Of course, this show's narrative has more twists and turns than San Francisco's famed Lombard Street and that alone seems enough to keep a viewer spellbound and often on the edge of his or her seat. But the characters are also so vivid and so three-dimensional that their flaws, their psychological motivations, their schemes, their machinations and their shifting loves, hates and alliances kept me enthralled.

I suppose everyone who has watched the show has wound up having a favorite among this cast of hopelessly flawed denizens of the Roy clan. For me it was Kendall (Ken). I'd be empathizing with him one moment and exasperated with him the next. But no matter what, I still found myself rooting for him. Why? Because I thought that even with all his struggles and shortcomings he was probably still tough enough to be the successor -- smart enough and nimble enough and focused enough and resilient enough to run a global corporate behemoth. 
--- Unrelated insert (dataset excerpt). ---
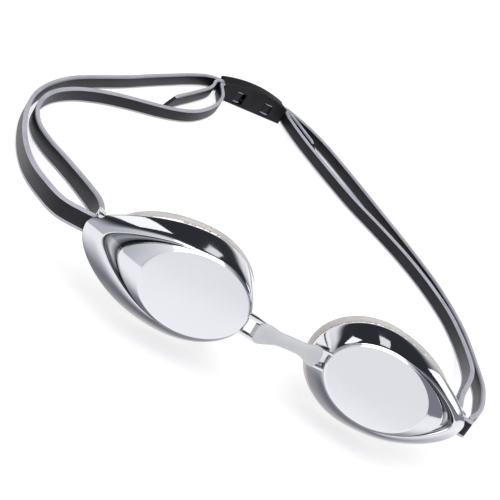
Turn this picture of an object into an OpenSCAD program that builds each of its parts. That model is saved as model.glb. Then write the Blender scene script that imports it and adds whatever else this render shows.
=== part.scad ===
// Racing swim goggles, lying on a table with their strap spread out behind them.
// Two mirrored lens cups with silicone gaskets clip to a soft nose bridge.  One long
// two-colour silicone band loops round a post on each cup and meets in a moulded back clip.
// Millimetres.  Seen from the front +X is to the right, the lenses face -Y, +Z is up.
// Each cup is drawn in its own frame: x away from the nose, y back from the optic face, z up.

/* [Lens cups] */
// Half length of the flat optic face
optic_a = 17.6; // [15:0.1:20]
// Half height of the flat optic face
optic_b = 12; // [10:0.1:14]
// Distance between the centres of the two optic faces
optic_spacing = 64.5; // [58:0.5:76]
// Wall thickness of a moulded cup
cup_wall = 1.5; // [1.2:0.1:2]
// Depth from the optic face to the gasket flange
cup_depth = 13; // [10:0.5:16]
// How far the flange stands outside the optic face at the nose, top and bottom
cup_flare = 4; // [3:0.1:6]
// Length of the wing beyond the end of the optic face
wing_reach = 17.9; // [16:0.1:22]
// How much further back the wing tip is than the flange
wing_sweep = 2; // [0:0.5:5]
// How high the wing tip is above the middle of the optic face
wing_lift = 1; // [0:0.5:4]
// Depth of the crest of the wing at the end of its teardrop recess
crest_drop = 9.3; // [7:0.1:11]
// Backward lean of the cups
cup_tilt = 14; // [0:1:18]
// Turn of the left cup about the upright axis, plus when its outer end swings back
left_turn = -1.8; // [-10:0.2:6]
// Turn of the right cup about the upright axis, plus when its outer end swings back
right_turn = -9.8; // [-12:0.2:6]
// Height of the middle of the optic faces above the table
optic_height = 23.1; // [22:0.1:28]

/* [Gaskets] */
// Depth of the soft gasket behind the flange
gasket_depth = 5; // [4:0.5:8]
// How far the gasket's sealing lip stands outside the flange
gasket_lip = 0.7; // [0.5:0.1:1.5]

/* [Nose bridge] */
// Radius of the eye bar that a bridge hook snaps round
eye_bar_r = 1.1; // [0.8:0.1:1.5]
// Inside height of the eye that a bridge hook fits
eye_height = 4.6; // [4:0.2:7]
// Distance from the end of the optic face to the eye bar's axis
eye_reach = 5.2; // [4.5:0.1:7]
// Radial clearance between a hook and its eye bar
hook_clearance = 0.06; // [0.02:0.01:0.1]
// Wall thickness of a bridge hook
hook_wall = 1.6; // [1.2:0.1:2]
// Height of the middle of the bridge's arch above its hooks
bridge_arch = 1.6; // [0:0.1:4]

/* [Strap] */
// Width of the silicone band
band_width = 6.5; // [5:0.1:8]
// Thickness of the silicone band
band_thick = 1.6; // [1.2:0.1:2]
// Half width of the flat temple post that the band loops round
post_half_width = 1; // [0.8:0.1:1.2]
// Half depth of the temple post
post_half_depth = 2; // [1.8:0.1:3]
// Clearance between the band and what it passes round or through
band_clearance = 0.1; // [0.05:0.05:0.3]

/* [Back clip] */
// Length of the back clip
clip_length = 39; // [32:1:44]
// Height of the clip at its ends
clip_end_height = 9; // [8.8:0.1:12]
// Extra height of the clip in the middle
clip_crown = 2.8; // [0:0.1:4]
// Wall thickness of the clip
clip_wall = 1.1; // [0.9:0.1:1.5]
// Radius of the bar inside each clip window
clip_bar_r = 0.7; // [0.6:0.1:1]
// Distance between the centres of the two windows
window_spacing = 17; // [14:0.5:18]
// Width of a clip window
window_width = 5.4; // [4:0.1:6]
// Turn of the clip about the upright axis, where the strap lies askew
clip_turn = 20; // [-20:1:20]

/* [Hidden] */

ring_sides = 56;
gap = 0.3;
strand_gap = 0.9;
eps = 0.01;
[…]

In the end, it was not to be. But it's not just that my guy didn't get the Big Prize, it's that the person who did simply seems woefully inadequate. Throughout the series he showed himself to be not cool enough, not stable enough, not strong enough and not clever enough -- or so it seemed. He played on the sidelines and was a cowardly suck-up. Maybe that should have been the tipoff that he would triumph in the end. Sort of like in a murder mystery when the culprit often turns out to be a hapless bit player who's never pass for a contender.

Bottom line: the show left me feeling manipulated and finally, unfulfilled.

A postscript: Though a bit histrionic at times, the acting in Succession is uniformly excellent. Kieran Culkin (Roman) and Jeremy Strong (Ken) are particular standouts. But for me it's the aptly-named Strong who makes Succession consistently compelling. Jeremy Strong is, quite simply, one of the finest American actors working today. The sky's the limit for this guy!